AYTEKIN, F., & EROL, A. F. (2025). Two Late Hellenistic Funerary Stelae from Milas Museum. CEDRUS THE JOURNAL OF MEDITERRANEAN CIVILISATIONS STUDIES, 12, 87–103. Retrieved from https://mediterra.org/index.php/cedrus/article/view/35

Abstract

The subject of this article is the typological, iconographic, stylistic and chronological evaluation of two funerary stelae called Stele I and Stele II, preserved in the Milas Museum. The stelae, which have a frame form and are thought to have had a triangular pediment, embody influences from the Ionian and Delos Workshops, attract attention with their podium, which is thicker/higher than the side frames. This form, which imitates the high pedestals upon which the statues used in public or grave monuments in the Hellenistic Period were placed, was designed to carry sculptural figures used in the stage area of the stelae. Famous figural types that take on the symbolism of famous works of the Classical and Hellenistic Periods were preferred in the scene, which includes a section from daily life, where family members standing independently of each other, side by side, look across/at the audience. These consist of a mixture of types such as Pudicitia Saufeia and Sophocles/Palliatus, as well as Demosthenes-Kos and Pudicitia Saufeia-Kos Types.

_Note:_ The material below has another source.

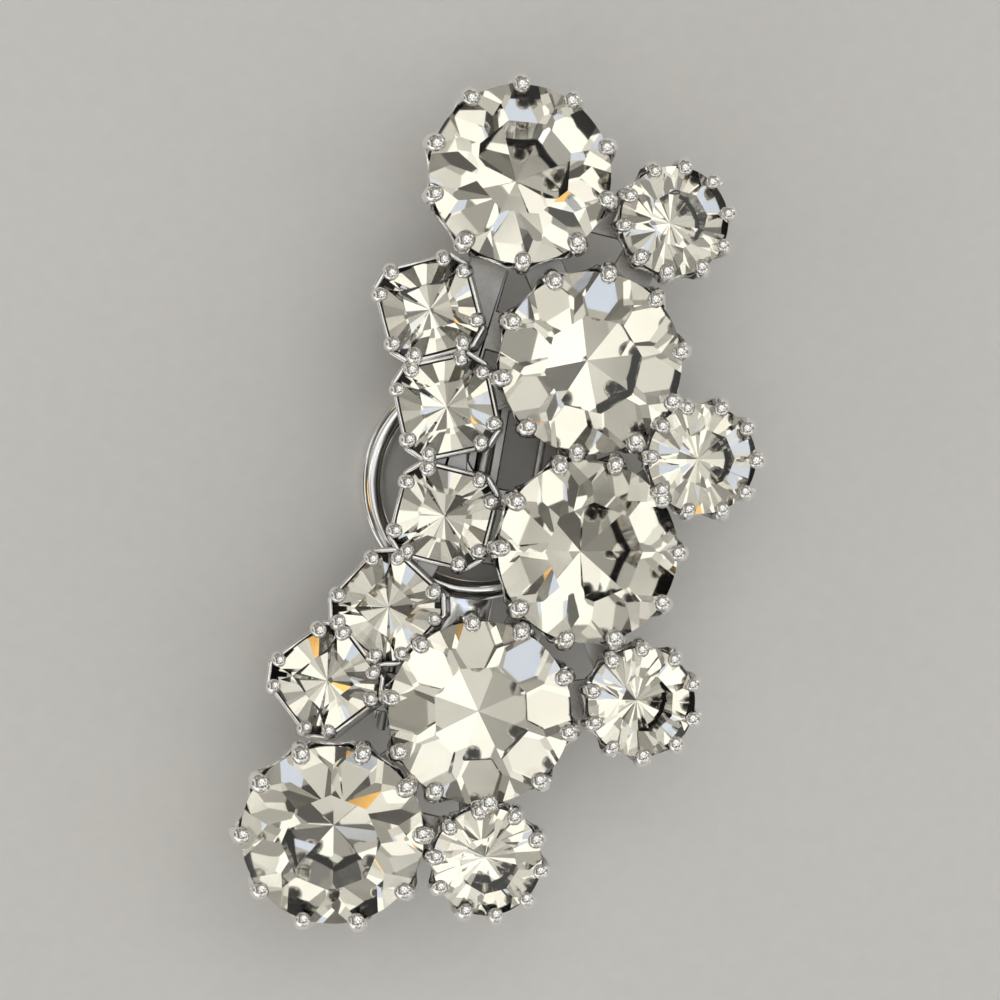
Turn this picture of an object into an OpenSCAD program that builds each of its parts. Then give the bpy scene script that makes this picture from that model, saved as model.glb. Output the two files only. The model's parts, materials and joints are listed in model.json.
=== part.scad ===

The combination of innovative motifs in Kos sculpture with famous types such as Demosthenes and Saufeia stem from the sculptor’s creative mind. Stylistic analysis of the figures dominated by eclecticism indicates Stele I dates from the late second century B.C. and it is thought that Stele II was made at the beginning of the first century B.C. The use of figural types from different time periods suggests that they are the product of an ongoing tradition in and around Mylasa. The fact that the stelae have influences from different workshops such as Ionia, Delos and Kos, as well as from the neighbouring cities of Mylasa, must be due to the cosmopolitan structure of the city, which was a crossroads in antiquity.